Pets and their People . . . with CHARLES FOSTER
Arts Centre, Devizes Road SN1 4BJ
Tel 01793 535534
6.30pm ~ 5th May ~ £9 (£8)
Why did we domesticate wild animals? Why do we keep dogs, cats, and even snakes in our homes? Do pets help us communicate? Can pets show us who we really are? Do we want animals as part of our families because we too are essentially wild and want to keep some wildness in our lives? What’s really going on between us and animals?
Charles Foster, former vet and barrister, now Fellow of Exeter College Oxford, and prolific writer, whose books include the best-selling Being a Beast, which describe his attempts at living like a wild animal, says this of his work. ‘Most of my books are attempts to work out what on earth we are doing on this extraordinary planet.’

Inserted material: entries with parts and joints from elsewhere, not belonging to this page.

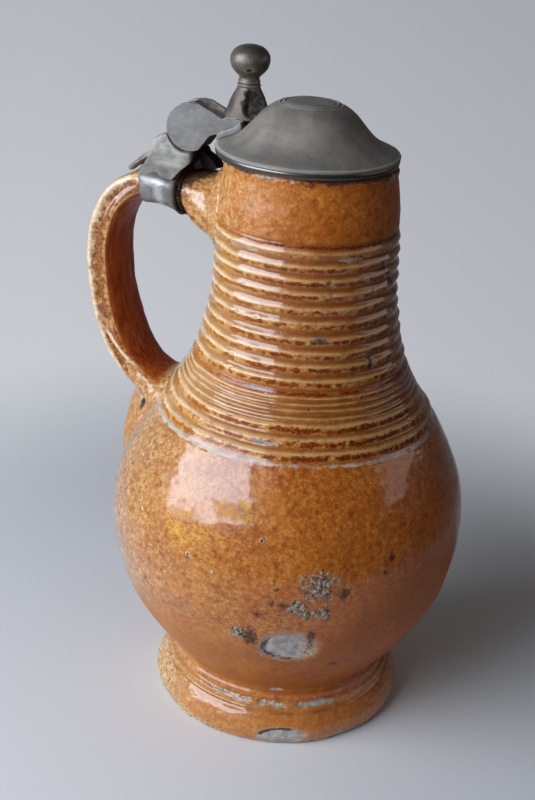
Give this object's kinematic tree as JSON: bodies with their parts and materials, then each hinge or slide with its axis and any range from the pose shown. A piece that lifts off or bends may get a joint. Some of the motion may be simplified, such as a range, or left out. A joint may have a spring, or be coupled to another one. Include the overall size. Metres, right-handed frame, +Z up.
{
  "type": "lidded stoneware jug",
  "caption": "Salt-glazed stoneware jug with a round belly, ribbed neck, strap handle and a hinged domed pewter lid with a ball thumb-rest.",
  "frame": {"origin": "centre of the flat base, where the jug stands", "axes": "+Z up through the mouth, -X towards the handle and the hinge, Y along the hinge pin"},
  "size_m": [0.1662, 0.149, 0.279],
  "materials": {
    "stoneware": "orange-brown salt glaze, mottled and glossy, with bare grey clay at the chips",
    "pewter": "old cast pewter, pale grey and dull, worn smooth on the edges",
    "bright_pewter": "hammered pewter band, blue-grey with a soft shine",
    "dark_pewter": "turned pewter under a dark matt patina, brighter along the lip",
    "solder": "run solder, pale and slightly pink",
    "packing": "dark crusty filler between the band and the glaze"
  },
  "bodies": {
    "jug": {"vessel": "stoneware", "handle": "stoneware", "collar_packing": "packing", "handle_collar": "bright_pewter", "hinge_bracket": "pewter"},
    "lid": {"lid": "dark_pewter", "lid_arm": "pewter", "arm_solder": "solder", "thumbpiece": "dark_pewter", "hinge_pin": "pewter"}
  },
  "joints": [
    {"name": "lid_hinge", "type": "hinge", "parent": "jug", "child": "lid", "pos_m": [-0.0502, 0, 0.2452], "axis": [0, -1, 0], "range_deg": [0, 105]}
  ]
}
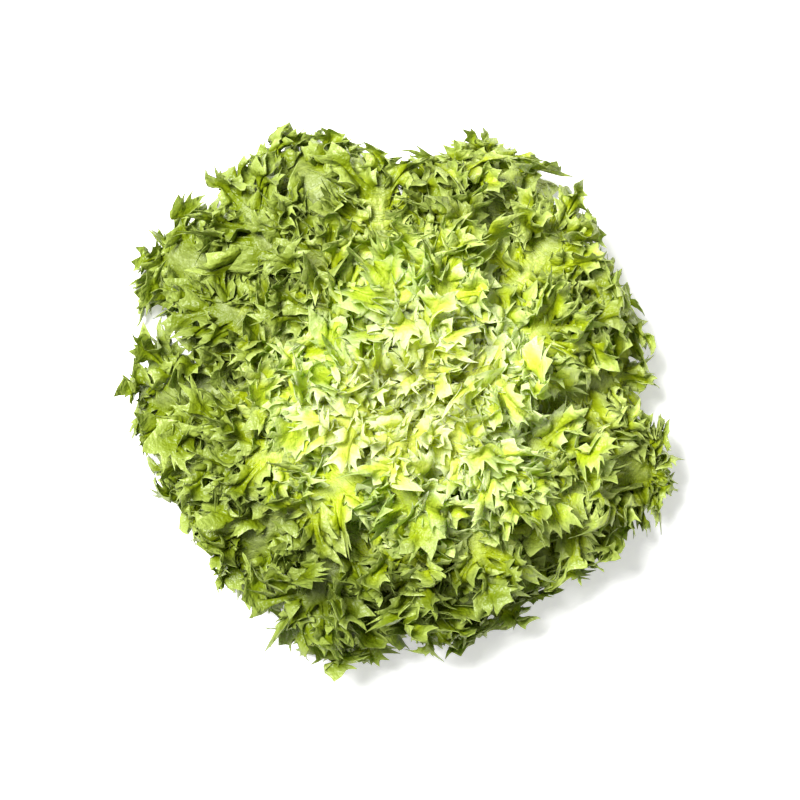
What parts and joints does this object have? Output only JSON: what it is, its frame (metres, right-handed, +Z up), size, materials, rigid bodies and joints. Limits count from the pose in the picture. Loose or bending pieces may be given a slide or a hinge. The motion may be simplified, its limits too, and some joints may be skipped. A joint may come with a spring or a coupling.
{
  "type": "curly endive head",
  "caption": "Whole head of curly endive: a domed rosette of frilled, deep-cut salad leaves spiralling from a short crown with a flat cut face.",
  "frame": {"origin": "centre of the crown's flat cut face, which rests on the surface", "axes": "+Z up along the crown's axis towards the heart; the oldest leaf's rib points 155 degrees anticlockwise from +X"},
  "size_m": [0.3149, 0.3193, 0.1178],
  "materials": {
    "crown_flesh": "cream-white cut stem flesh, matte, browned at the cut",
    "outer_leaf": "satin mid-green leaf with a pale rib, slightly translucent",
    "middle_leaf": "satin yellow-green leaf with a whitish rib, slightly translucent",
    "heart_leaf": "satin pale yellow blanched leaf, translucent"
  },
  "bodies": {
    "root": {"crown": "crown_flesh", "outer_leaf_01": "outer_leaf", "outer_leaf_02": "outer_leaf", "outer_leaf_03": "outer_leaf", "outer_leaf_04": "outer_leaf", "outer_leaf_05": "outer_leaf", "outer_leaf_06": "outer_leaf", "outer_leaf_07": "outer_leaf", "outer_leaf_08": "outer_leaf", "outer_leaf_09": "outer_leaf", "outer_leaf_10": "outer_leaf", "outer_leaf_11": "outer_leaf", "outer_leaf_12": "outer_leaf", "outer_leaf_13": "outer_leaf", "outer_leaf_14": "outer_leaf", "outer_leaf_15": "outer_leaf", "outer_leaf_16": "outer_leaf", "outer_leaf_17": "outer_leaf", "outer_leaf_18": "outer_leaf", "outer_leaf_19": "outer_leaf", "middle_leaf_20": "middle_leaf", "middle_leaf_21": "middle_leaf", "middle_leaf_22": "middle_leaf", "middle_leaf_23": "middle_leaf", "middle_leaf_24": "middle_leaf", "middle_leaf_25": "middle_leaf", "middle_leaf_26": "middle_leaf", "middle_leaf_27": "middle_leaf", "middle_leaf_28": "middle_leaf", "middle_leaf_29": "middle_leaf", "middle_leaf_30": "middle_leaf", "middle_leaf_31": "middle_leaf", "middle_leaf_32": "middle_leaf", "middle_leaf_33": "middle_leaf", "middle_leaf_34": "middle_leaf", "middle_leaf_35": "middle_leaf", "middle_leaf_36": "middle_leaf", "middle_leaf_37": "middle_leaf", "middle_leaf_38": "middle_leaf", "middle_leaf_39": "middle_leaf", "heart_leaf_40": "heart_leaf", "heart_leaf_41": "heart_leaf", "heart_leaf_42": "heart_leaf", "heart_leaf_43": "heart_leaf", "heart_leaf_44": "heart_leaf", "heart_leaf_45": "heart_leaf", "heart_leaf_46": "heart_leaf", "heart_leaf_47": "heart_leaf", "heart_leaf_48": "heart_leaf", "heart_leaf_49": "heart_leaf", "heart_leaf_50": "heart_leaf", "heart_leaf_51": "heart_leaf", "heart_leaf_52": "heart_leaf"}
  },
  "joints": []
}
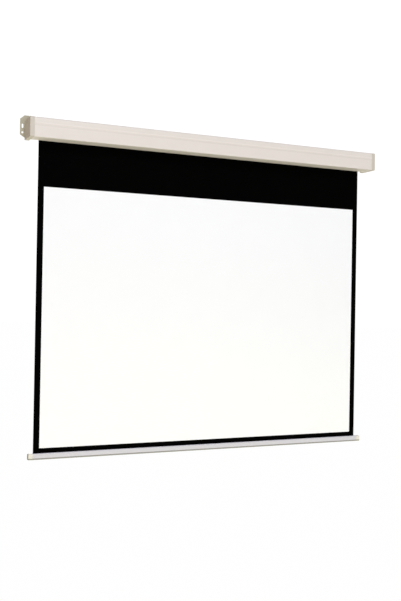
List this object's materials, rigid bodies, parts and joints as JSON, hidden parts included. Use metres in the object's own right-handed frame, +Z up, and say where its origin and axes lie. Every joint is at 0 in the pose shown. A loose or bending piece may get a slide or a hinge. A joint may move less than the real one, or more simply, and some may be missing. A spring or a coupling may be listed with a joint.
{
  "type": "projector screen",
  "caption": "Motorised roll-down projector screen in a wall case, with a black-bordered white fabric, a bottom bar and slotted wall ears.",
  "frame": {"origin": "middle of the case's back face, which lies on the wall", "axes": "+X to the right seen from the front, +Y into the wall, +Z up"},
  "size_m": [1.743, 0.101, 1.4367],
  "materials": {
    "case_coat": "warm white powder coat, fine texture",
    "cap_plastic": "warm light grey moulding",
    "bracket_coat": "cream coated steel",
    "plate_steel": "zinc-plated steel",
    "screw_steel": "nickel-plated steel",
    "black_plastic": "black moulding",
    "grey_plastic": "grey moulding",
    "limit_plastic": "yellow moulding",
    "roller_aluminium": "plain extruded aluminium",
    "screen_white": "matte white coated cloth",
    "screen_black": "matte black coated cloth",
    "bar_coat": "cool white satin coat",
    "bar_cap_plastic": "cool white moulding"
  },
  "bodies": {
    "case": {"case_profile": "case_coat", "end_cap_left": "cap_plastic", "end_cap_right": "cap_plastic", "wall_bracket_left": "bracket_coat", "wall_bracket_right": "bracket_coat", "idler_bracket": "plate_steel", "motor_bracket": "plate_steel", "cable_gland": "black_plastic", "cap_screw_left_1": "screw_steel", "cap_screw_left_2": "screw_steel", "cap_screw_left_3": "screw_steel", "cap_screw_left_4": "screw_steel", "cap_screw_right_1": "screw_steel", "cap_screw_right_2": "screw_steel", "cap_screw_right_3": "screw_steel", "cap_screw_right_4": "screw_steel", "wall_bracket_screw_left_1": "screw_steel", "wall_bracket_screw_left_2": "screw_steel", "wall_bracket_screw_right_1": "screw_steel", "wall_bracket_screw_right_2": "screw_steel", "plate_screw_left_1": "screw_steel", "plate_screw_left_2": "screw_steel", "plate_screw_right_1": "screw_steel", "plate_screw_right_2": "screw_steel", "idler_bush": "black_plastic", "motor_tube": "plate_steel", "motor_head": "black_plastic", "screen_fabric": "screen_white"},
    "roller": {"idler_pin": "plate_steel", "idler_plug": "grey_plastic", "roller_tube": "roller_aluminium", "top_keder": "grey_plastic", "fabric_roll": "screen_black", "crown_ring": "grey_plastic", "drive_wheel": "grey_plastic", "shaft_clip": "plate_steel", "motor_shaft": "plate_steel"},
    "bottom_bar": {"bar_profile": "bar_coat", "bar_cap_left": "bar_cap_plastic", "bar_cap_right": "bar_cap_plastic", "weight_rod": "plate_steel", "hem_rod": "grey_plastic", "bar_cap_screw_left": "screw_steel", "bar_cap_screw_right": "screw_steel"},
    "limit_up": {"limit_screw_up": "limit_plastic"},
    "limit_down": {"limit_screw_down": "limit_plastic"}
  },
  "joints": [
    {"name": "roller_spin", "type": "hinge", "parent": "case", "child": "roller", "pos_m": [0, -0.0534, 0], "axis": [1, 0, 0], "range_deg": [0, 2669]},
    {"name": "bar_lift", "type": "slide", "parent": "case", "child": "bottom_bar", "axis": [0, 0, 1], "range_m": [0, 1.3045], "deforming": ["screen_fabric"]},
    {"name": "limit_up_turn", "type": "hinge", "parent": "case", "child": "limit_up", "pos_m": [0.8445, -0.06539, -0.01499], "axis": [1, 0, 0], "continuous": true},
    {"name": "limit_down_turn", "type": "hinge", "parent": "case", "child": "limit_down", "pos_m": [0.8445, -0.04141, -0.01499], "axis": [1, 0, 0], "continuous": true}
  ],
  "couplings": [
    {"joint": "bar_lift", "follows": "roller_spin", "m_per_rad": 0.028}
  ]
}
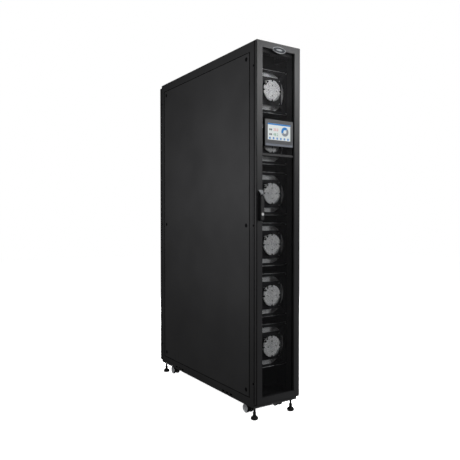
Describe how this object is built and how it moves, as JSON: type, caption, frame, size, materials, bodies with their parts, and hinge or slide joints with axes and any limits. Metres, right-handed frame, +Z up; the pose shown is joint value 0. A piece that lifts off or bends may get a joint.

In his latest book, Pets and their People, he examines the human–animal bond. Why do we welcome some animals as family, while exterminating others without a second thought? Might the wolves on our sofas be re-shaping us just as much as we re-shaped them?



Broken Threads – with MISHAL HUSAIN, in conversation with Kate Clark, and with you
Arts Centre, Devizes Road SN1 4BJ
Tel 01793 535534
8pm ~ 5th May ~ £9 (£8)
What would you do if you had a personal but only partial story, a patchwork of memories and anecdotes, of hurried departures, lucky escapes from violence, and homes never seen again?
Would you set off on a journey through time, using letters, diaries, and audio tapes to trace family lives shaped by war, independence, and partition?
Erstwhile presenter of BBC Radio 4’s Today programme, award-winning journalist, television broadcaster of the year, and now global podcaster Mishal Husain always knew that the lives of her four grandparents changed forever in 1947, as the new nation states of India and Pakistan were born. Decades later, the fragments of an old sari sent her on a mission to uncover their moving and meaningful story, beautifully and rigorously told in Broken Threads.